WHAT IS REQUIRED
Return the material below in full and exactly.

DATA EXTRACT
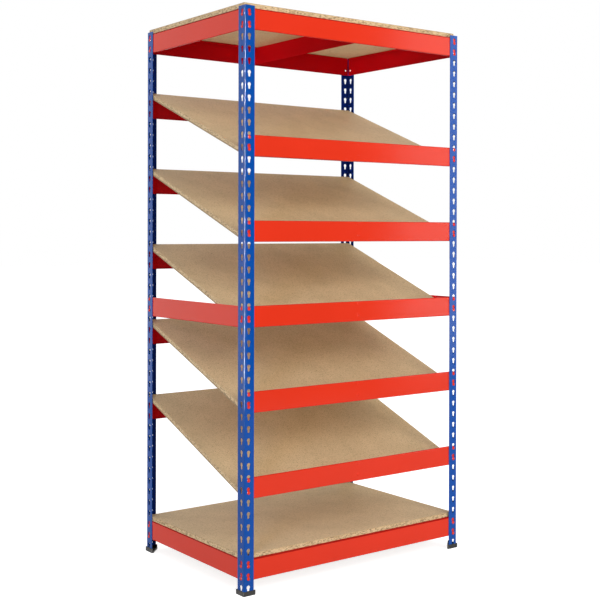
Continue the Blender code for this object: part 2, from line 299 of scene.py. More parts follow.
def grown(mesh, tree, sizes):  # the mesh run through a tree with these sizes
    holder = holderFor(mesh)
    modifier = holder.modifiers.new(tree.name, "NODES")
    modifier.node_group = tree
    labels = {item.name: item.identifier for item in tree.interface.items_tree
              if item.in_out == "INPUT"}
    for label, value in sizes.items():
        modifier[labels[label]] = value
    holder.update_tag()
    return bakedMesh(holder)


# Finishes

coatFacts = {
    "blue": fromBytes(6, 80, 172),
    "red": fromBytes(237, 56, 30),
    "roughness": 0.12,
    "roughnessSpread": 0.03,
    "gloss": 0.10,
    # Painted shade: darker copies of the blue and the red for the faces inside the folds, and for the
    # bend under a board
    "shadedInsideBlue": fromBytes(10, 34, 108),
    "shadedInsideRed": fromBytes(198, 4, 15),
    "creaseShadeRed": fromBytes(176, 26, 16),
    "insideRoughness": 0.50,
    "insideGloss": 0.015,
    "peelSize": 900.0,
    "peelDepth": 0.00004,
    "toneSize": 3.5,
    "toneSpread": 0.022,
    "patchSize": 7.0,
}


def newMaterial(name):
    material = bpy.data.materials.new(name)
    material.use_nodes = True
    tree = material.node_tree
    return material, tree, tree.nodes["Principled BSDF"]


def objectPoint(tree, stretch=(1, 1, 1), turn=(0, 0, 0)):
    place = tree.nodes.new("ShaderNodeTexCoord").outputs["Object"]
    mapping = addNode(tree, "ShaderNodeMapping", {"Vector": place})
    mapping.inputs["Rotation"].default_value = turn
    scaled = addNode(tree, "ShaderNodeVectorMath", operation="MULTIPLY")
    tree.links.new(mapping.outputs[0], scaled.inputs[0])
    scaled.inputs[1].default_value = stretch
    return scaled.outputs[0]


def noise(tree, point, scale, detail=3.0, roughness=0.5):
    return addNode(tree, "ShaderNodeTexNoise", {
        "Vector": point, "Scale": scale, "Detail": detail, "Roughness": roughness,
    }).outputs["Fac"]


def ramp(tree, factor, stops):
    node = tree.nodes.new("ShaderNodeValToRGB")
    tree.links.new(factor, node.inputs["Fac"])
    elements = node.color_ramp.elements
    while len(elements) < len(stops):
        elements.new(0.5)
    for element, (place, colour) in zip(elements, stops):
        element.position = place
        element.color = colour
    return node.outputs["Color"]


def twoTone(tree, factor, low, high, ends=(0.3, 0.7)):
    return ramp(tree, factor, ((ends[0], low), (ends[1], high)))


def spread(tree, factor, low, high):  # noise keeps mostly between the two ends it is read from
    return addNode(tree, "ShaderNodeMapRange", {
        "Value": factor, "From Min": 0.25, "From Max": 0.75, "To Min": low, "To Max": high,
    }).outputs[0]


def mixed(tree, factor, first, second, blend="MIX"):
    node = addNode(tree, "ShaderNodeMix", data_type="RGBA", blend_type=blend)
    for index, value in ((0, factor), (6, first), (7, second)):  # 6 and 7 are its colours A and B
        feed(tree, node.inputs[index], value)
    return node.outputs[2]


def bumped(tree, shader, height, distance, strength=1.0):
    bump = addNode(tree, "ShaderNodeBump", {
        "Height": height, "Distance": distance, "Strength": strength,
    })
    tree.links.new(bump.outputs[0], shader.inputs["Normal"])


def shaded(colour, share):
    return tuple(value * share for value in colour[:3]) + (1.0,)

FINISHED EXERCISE
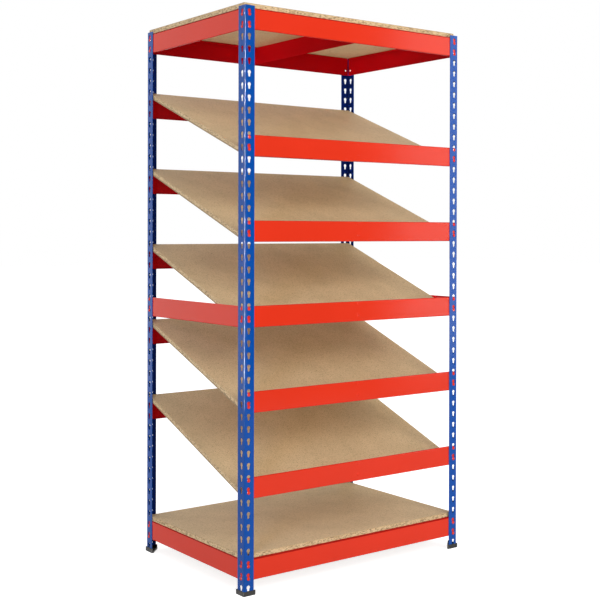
Continue the Blender code for this object: part 2, from line 299 of scene.py. More parts follow.
def grown(mesh, tree, sizes):  # the mesh run through a tree with these sizes
    holder = holderFor(mesh)
    modifier = holder.modifiers.new(tree.name, "NODES")
    modifier.node_group = tree
    labels = {item.name: item.identifier for item in tree.interface.items_tree
              if item.in_out == "INPUT"}
    for label, value in sizes.items():
        modifier[labels[label]] = value
    holder.update_tag()
    return bakedMesh(holder)


# Finishes

coatFacts = {
    "blue": fromBytes(6, 80, 172),
    "red": fromBytes(237, 56, 30),
    "roughness": 0.12,
    "roughnessSpread": 0.03,
    "gloss": 0.10,
    # Painted shade: darker copies of the blue and the red for the faces inside the folds, and for the
    # bend under a board
    "shadedInsideBlue": fromBytes(10, 34, 108),
    "shadedInsideRed": fromBytes(198, 4, 15),
    "creaseShadeRed": fromBytes(176, 26, 16),
    "insideRoughness": 0.50,
    "insideGloss": 0.015,
    "peelSize": 900.0,
    "peelDepth": 0.00004,
    "toneSize": 3.5,
    "toneSpread": 0.022,
    "patchSize": 7.0,
}


def newMaterial(name):
    material = bpy.data.materials.new(name)
    material.use_nodes = True
    tree = material.node_tree
    return material, tree, tree.nodes["Principled BSDF"]


def objectPoint(tree, stretch=(1, 1, 1), turn=(0, 0, 0)):
    place = tree.nodes.new("ShaderNodeTexCoord").outputs["Object"]
    mapping = addNode(tree, "ShaderNodeMapping", {"Vector": place})
    mapping.inputs["Rotation"].default_value = turn
    scaled = addNode(tree, "ShaderNodeVectorMath", operation="MULTIPLY")
    tree.links.new(mapping.outputs[0], scaled.inputs[0])
    scaled.inputs[1].default_value = stretch
    return scaled.outputs[0]


def noise(tree, point, scale, detail=3.0, roughness=0.5):
    return addNode(tree, "ShaderNodeTexNoise", {
        "Vector": point, "Scale": scale, "Detail": detail, "Roughness": roughness,
    }).outputs["Fac"]


def ramp(tree, factor, stops):
    node = tree.nodes.new("ShaderNodeValToRGB")
    tree.links.new(factor, node.inputs["Fac"])
    elements = node.color_ramp.elements
    while len(elements) < len(stops):
        elements.new(0.5)
    for element, (place, colour) in zip(elements, stops):
        element.position = place
        element.color = colour
    return node.outputs["Color"]


def twoTone(tree, factor, low, high, ends=(0.3, 0.7)):
    return ramp(tree, factor, ((ends[0], low), (ends[1], high)))


def spread(tree, factor, low, high):  # noise keeps mostly between the two ends it is read from
    return addNode(tree, "ShaderNodeMapRange", {
        "Value": factor, "From Min": 0.25, "From Max": 0.75, "To Min": low, "To Max": high,
    }).outputs[0]


def mixed(tree, factor, first, second, blend="MIX"):
    node = addNode(tree, "ShaderNodeMix", data_type="RGBA", blend_type=blend)
    for index, value in ((0, factor), (6, first), (7, second)):  # 6 and 7 are its colours A and B
        feed(tree, node.inputs[index], value)
    return node.outputs[2]


def bumped(tree, shader, height, distance, strength=1.0):
    bump = addNode(tree, "ShaderNodeBump", {
        "Height": height, "Distance": distance, "Strength": strength,
    })
    tree.links.new(bump.outputs[0], shader.inputs["Normal"])


def shaded(colour, share):
    return tuple(value * share for value in colour[:3]) + (1.0,)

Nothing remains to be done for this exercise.